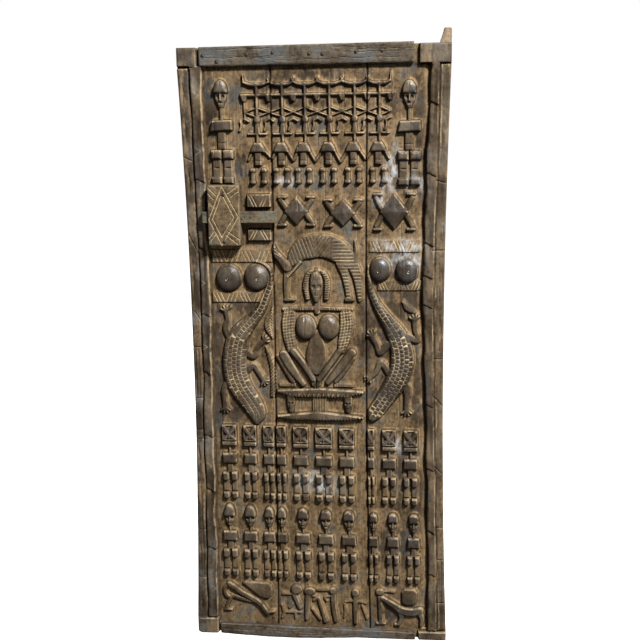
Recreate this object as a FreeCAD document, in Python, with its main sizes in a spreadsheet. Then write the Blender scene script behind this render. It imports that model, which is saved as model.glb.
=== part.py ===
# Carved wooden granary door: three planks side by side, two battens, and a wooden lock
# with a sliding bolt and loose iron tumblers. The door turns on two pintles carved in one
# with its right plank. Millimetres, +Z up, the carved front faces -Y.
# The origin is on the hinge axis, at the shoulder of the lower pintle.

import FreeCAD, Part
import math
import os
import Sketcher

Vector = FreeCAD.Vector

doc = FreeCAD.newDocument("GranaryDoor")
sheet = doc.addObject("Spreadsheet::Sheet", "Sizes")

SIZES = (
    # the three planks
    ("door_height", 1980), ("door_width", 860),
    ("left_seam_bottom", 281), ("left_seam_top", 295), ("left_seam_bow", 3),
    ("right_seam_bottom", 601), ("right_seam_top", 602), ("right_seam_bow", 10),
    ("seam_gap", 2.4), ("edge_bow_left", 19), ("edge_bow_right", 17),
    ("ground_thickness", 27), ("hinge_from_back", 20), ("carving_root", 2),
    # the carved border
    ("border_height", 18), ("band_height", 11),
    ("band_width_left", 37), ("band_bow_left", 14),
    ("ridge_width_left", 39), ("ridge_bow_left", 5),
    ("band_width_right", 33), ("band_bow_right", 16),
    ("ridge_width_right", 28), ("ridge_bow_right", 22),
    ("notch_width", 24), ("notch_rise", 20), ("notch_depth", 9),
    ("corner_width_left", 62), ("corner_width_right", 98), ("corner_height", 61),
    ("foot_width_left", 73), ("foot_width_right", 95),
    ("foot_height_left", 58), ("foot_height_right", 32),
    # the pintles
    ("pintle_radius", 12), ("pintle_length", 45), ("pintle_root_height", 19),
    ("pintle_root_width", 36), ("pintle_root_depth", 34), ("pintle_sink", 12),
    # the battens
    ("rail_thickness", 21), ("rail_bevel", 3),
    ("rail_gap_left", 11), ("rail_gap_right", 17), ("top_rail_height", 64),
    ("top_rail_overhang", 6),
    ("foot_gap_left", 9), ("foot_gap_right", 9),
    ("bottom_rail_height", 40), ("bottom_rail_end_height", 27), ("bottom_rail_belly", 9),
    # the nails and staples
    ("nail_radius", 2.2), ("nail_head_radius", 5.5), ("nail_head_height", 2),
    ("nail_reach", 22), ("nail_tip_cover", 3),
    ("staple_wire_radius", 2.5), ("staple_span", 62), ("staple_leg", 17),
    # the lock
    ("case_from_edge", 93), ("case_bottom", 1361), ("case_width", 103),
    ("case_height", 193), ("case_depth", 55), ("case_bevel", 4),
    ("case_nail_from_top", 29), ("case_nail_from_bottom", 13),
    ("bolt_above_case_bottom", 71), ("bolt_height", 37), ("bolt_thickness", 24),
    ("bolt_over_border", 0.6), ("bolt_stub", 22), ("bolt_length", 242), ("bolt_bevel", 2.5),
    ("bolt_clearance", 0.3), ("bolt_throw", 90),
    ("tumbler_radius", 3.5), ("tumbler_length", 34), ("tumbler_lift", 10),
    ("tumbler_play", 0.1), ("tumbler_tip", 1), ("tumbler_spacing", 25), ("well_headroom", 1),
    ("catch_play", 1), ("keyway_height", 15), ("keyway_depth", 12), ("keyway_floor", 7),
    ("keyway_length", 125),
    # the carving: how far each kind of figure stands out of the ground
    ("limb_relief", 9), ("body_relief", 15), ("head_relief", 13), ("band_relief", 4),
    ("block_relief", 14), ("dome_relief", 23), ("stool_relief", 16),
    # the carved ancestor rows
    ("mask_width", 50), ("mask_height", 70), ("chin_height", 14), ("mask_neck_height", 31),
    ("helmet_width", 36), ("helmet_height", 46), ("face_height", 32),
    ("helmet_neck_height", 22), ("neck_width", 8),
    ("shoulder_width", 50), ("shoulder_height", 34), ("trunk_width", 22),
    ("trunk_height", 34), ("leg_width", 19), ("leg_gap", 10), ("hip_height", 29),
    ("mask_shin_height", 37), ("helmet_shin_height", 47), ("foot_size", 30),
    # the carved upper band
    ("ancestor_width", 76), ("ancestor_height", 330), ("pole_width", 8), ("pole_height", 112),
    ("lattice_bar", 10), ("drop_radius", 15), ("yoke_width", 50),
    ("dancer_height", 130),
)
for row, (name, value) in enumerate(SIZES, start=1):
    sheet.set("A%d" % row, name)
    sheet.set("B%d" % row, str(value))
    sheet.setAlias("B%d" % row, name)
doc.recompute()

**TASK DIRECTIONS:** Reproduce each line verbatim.

**RESPONSE TO THE EXERCISE:**
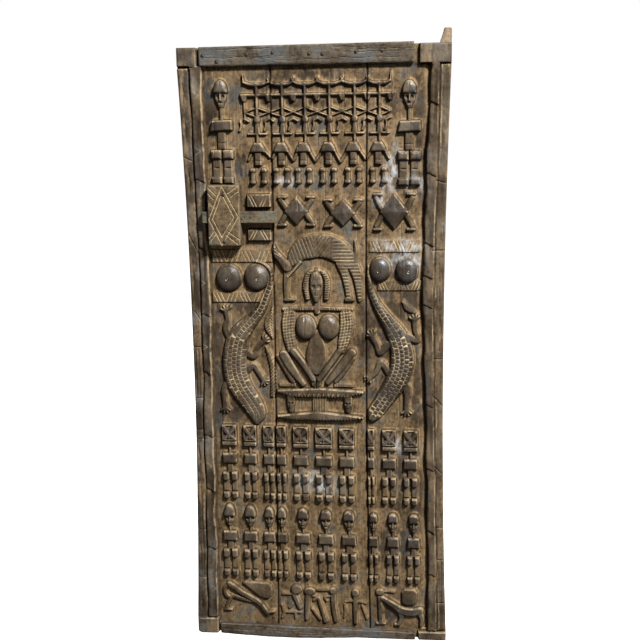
Recreate this object as a FreeCAD document, in Python, with its main sizes in a spreadsheet. Then write the Blender scene script behind this render. It imports that model, which is saved as model.glb.
=== part.py ===
# Carved wooden granary door: three planks side by side, two battens, and a wooden lock
# with a sliding bolt and loose iron tumblers. The door turns on two pintles carved in one
# with its right plank. Millimetres, +Z up, the carved front faces -Y.
# The origin is on the hinge axis, at the shoulder of the lower pintle.

import FreeCAD, Part
import math
import os
import Sketcher

Vector = FreeCAD.Vector

doc = FreeCAD.newDocument("GranaryDoor")
sheet = doc.addObject("Spreadsheet::Sheet", "Sizes")

SIZES = (
    # the three planks
    ("door_height", 1980), ("door_width", 860),
    ("left_seam_bottom", 281), ("left_seam_top", 295), ("left_seam_bow", 3),
    ("right_seam_bottom", 601), ("right_seam_top", 602), ("right_seam_bow", 10),
    ("seam_gap", 2.4), ("edge_bow_left", 19), ("edge_bow_right", 17),
    ("ground_thickness", 27), ("hinge_from_back", 20), ("carving_root", 2),
    # the carved border
    ("border_height", 18), ("band_height", 11),
    ("band_width_left", 37), ("band_bow_left", 14),
    ("ridge_width_left", 39), ("ridge_bow_left", 5),
    ("band_width_right", 33), ("band_bow_right", 16),
    ("ridge_width_right", 28), ("ridge_bow_right", 22),
    ("notch_width", 24), ("notch_rise", 20), ("notch_depth", 9),
    ("corner_width_left", 62), ("corner_width_right", 98), ("corner_height", 61),
    ("foot_width_left", 73), ("foot_width_right", 95),
    ("foot_height_left", 58), ("foot_height_right", 32),
    # the pintles
    ("pintle_radius", 12), ("pintle_length", 45), ("pintle_root_height", 19),
    ("pintle_root_width", 36), ("pintle_root_depth", 34), ("pintle_sink", 12),
    # the battens
    ("rail_thickness", 21), ("rail_bevel", 3),
    ("rail_gap_left", 11), ("rail_gap_right", 17), ("top_rail_height", 64),
    ("top_rail_overhang", 6),
    ("foot_gap_left", 9), ("foot_gap_right", 9),
    ("bottom_rail_height", 40), ("bottom_rail_end_height", 27), ("bottom_rail_belly", 9),
    # the nails and staples
    ("nail_radius", 2.2), ("nail_head_radius", 5.5), ("nail_head_height", 2),
    ("nail_reach", 22), ("nail_tip_cover", 3),
    ("staple_wire_radius", 2.5), ("staple_span", 62), ("staple_leg", 17),
    # the lock
    ("case_from_edge", 93), ("case_bottom", 1361), ("case_width", 103),
    ("case_height", 193), ("case_depth", 55), ("case_bevel", 4),
    ("case_nail_from_top", 29), ("case_nail_from_bottom", 13),
    ("bolt_above_case_bottom", 71), ("bolt_height", 37), ("bolt_thickness", 24),
    ("bolt_over_border", 0.6), ("bolt_stub", 22), ("bolt_length", 242), ("bolt_bevel", 2.5),
    ("bolt_clearance", 0.3), ("bolt_throw", 90),
    ("tumbler_radius", 3.5), ("tumbler_length", 34), ("tumbler_lift", 10),
    ("tumbler_play", 0.1), ("tumbler_tip", 1), ("tumbler_spacing", 25), ("well_headroom", 1),
    ("catch_play", 1), ("keyway_height", 15), ("keyway_depth", 12), ("keyway_floor", 7),
    ("keyway_length", 125),
    # the carving: how far each kind of figure stands out of the ground
    ("limb_relief", 9), ("body_relief", 15), ("head_relief", 13), ("band_relief", 4),
    ("block_relief", 14), ("dome_relief", 23), ("stool_relief", 16),
    # the carved ancestor rows
    ("mask_width", 50), ("mask_height", 70), ("chin_height", 14), ("mask_neck_height", 31),
    ("helmet_width", 36), ("helmet_height", 46), ("face_height", 32),
    ("helmet_neck_height", 22), ("neck_width", 8),
    ("shoulder_width", 50), ("shoulder_height", 34), ("trunk_width", 22),
    ("trunk_height", 34), ("leg_width", 19), ("leg_gap", 10), ("hip_height", 29),
    ("mask_shin_height", 37), ("helmet_shin_height", 47), ("foot_size", 30),
    # the carved upper band
    ("ancestor_width", 76), ("ancestor_height", 330), ("pole_width", 8), ("pole_height", 112),
    ("lattice_bar", 10), ("drop_radius", 15), ("yoke_width", 50),
    ("dancer_height", 130),
)
for row, (name, value) in enumerate(SIZES, start=1):
    sheet.set("A%d" % row, name)
    sheet.set("B%d" % row, str(value))
    sheet.setAlias("B%d" % row, name)
doc.recompute()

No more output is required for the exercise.